Beaucoup partent aussi vers La Rochelle, Rouen et surtout Paris dont la communauté augmente sérieusement. Les juifs ashkénazes s’installent dans le quartier du Temple ; les « portugais » un peu partout. Comme à Bordeaux, la majorité est très modeste, et la minorité est constituée par des banquiers, des intellectuels et des bijoutiers. En 1789, ils sont 500 à Paris et environ 40 000 dans toute la France.
Les irlandais, majoritairement soldats, sont nombreux depuis la fin de la guerre de Cent Ans mais, après la défaite de Jacques Stuart II à Limerick, contre Guillaume III qui le chasse d’Angleterre, 12 000 officiers et soldats fidèles au roi déchu, avec plusieurs centaines de femmes, d’enfants et de religieux, s’installent en France. Les militaires sont incorporés dans les régiments français ou espagnols ; les prêtres vont dans des séminaires irlandais de Paris, de Nantes et de Bordeaux où s’installent aussi des négociants, certains devenant riches et célèbres comme les Walsh à Nantes et les Hannessy à Cognac. Les émigrants suisses sont moins connus et très variés : on trouve des négociants et des banquiers à Marseille, à Paris et à Lyon ; des pâtissiers des Grisons dans toutes les villes. La colonie la plus forte étant celle des « gardes suisses », obligés de vivre près du roi à Paris, à Rueil, à Courbevoie, à Argenteuil, à Saint Denis, à Vanves, à Meudon, à Viroflay, au Chesnay… et à Versailles.
Pour en finir avec les étrangers employés par Louis 14, n’oublions pas qu’il avait fait venir de Venise des gondoliers qui se sont installés près du grand canal de Versailles afin d’entretenir la flottille du roi ; des verriers qui ont contribué au lancement de la Manufacture de Saint Gobain. Colbert a aussi offert des ponts d’or aux techniciens métallurgistes de Bohème, aux spécialistes de la soie milanais.
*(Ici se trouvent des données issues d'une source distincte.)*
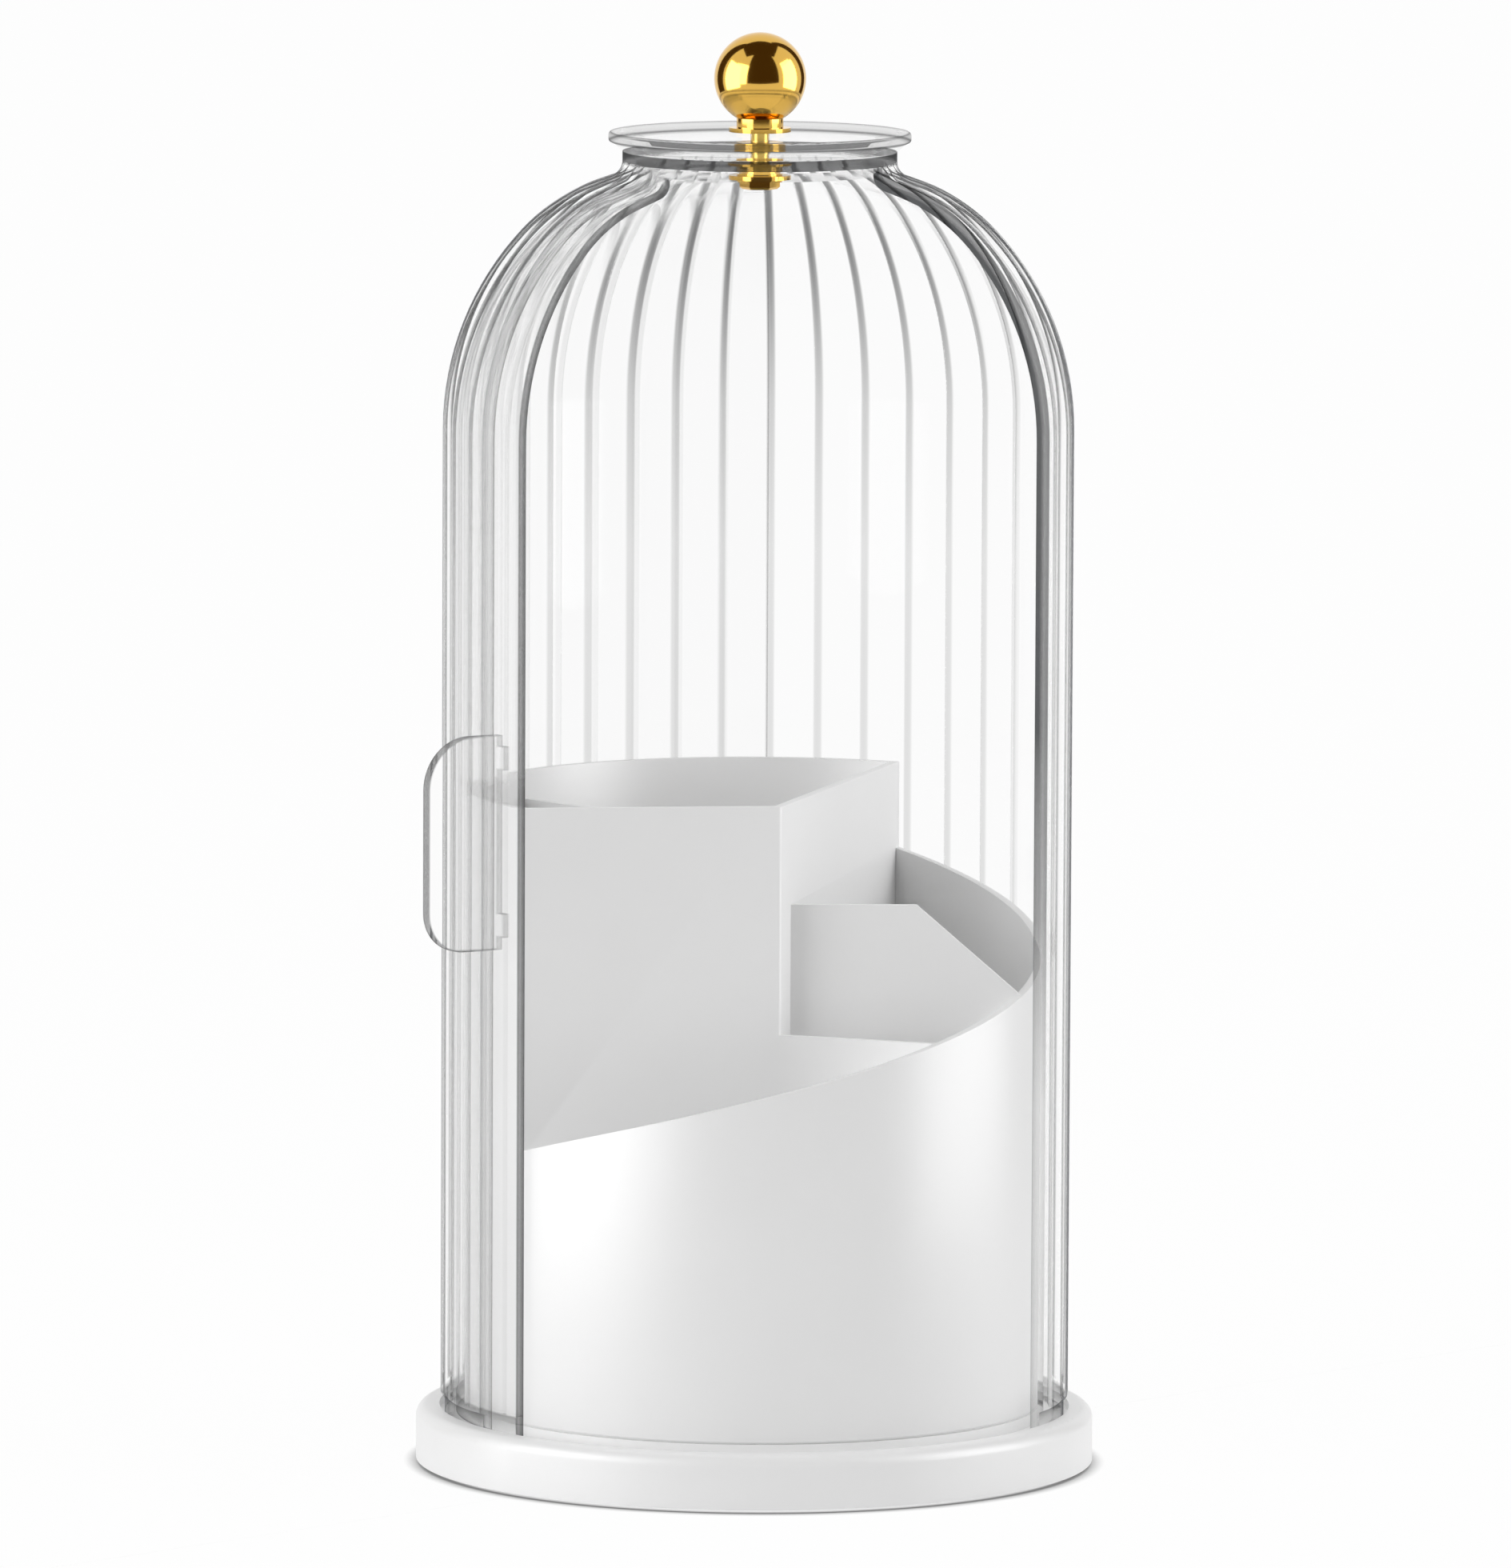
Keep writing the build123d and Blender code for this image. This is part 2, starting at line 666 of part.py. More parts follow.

En conclusion, les étrangers en France ont été beaucoup moins nombreux que les Français à l’étranger. Sans compter les huguenots au 18ème siècle, environ 200 000 Français sont hors de France chaque année, en grande majorité dans les pays proches et, souvent, avec l’espoir de ne pas y séjourner longtemps.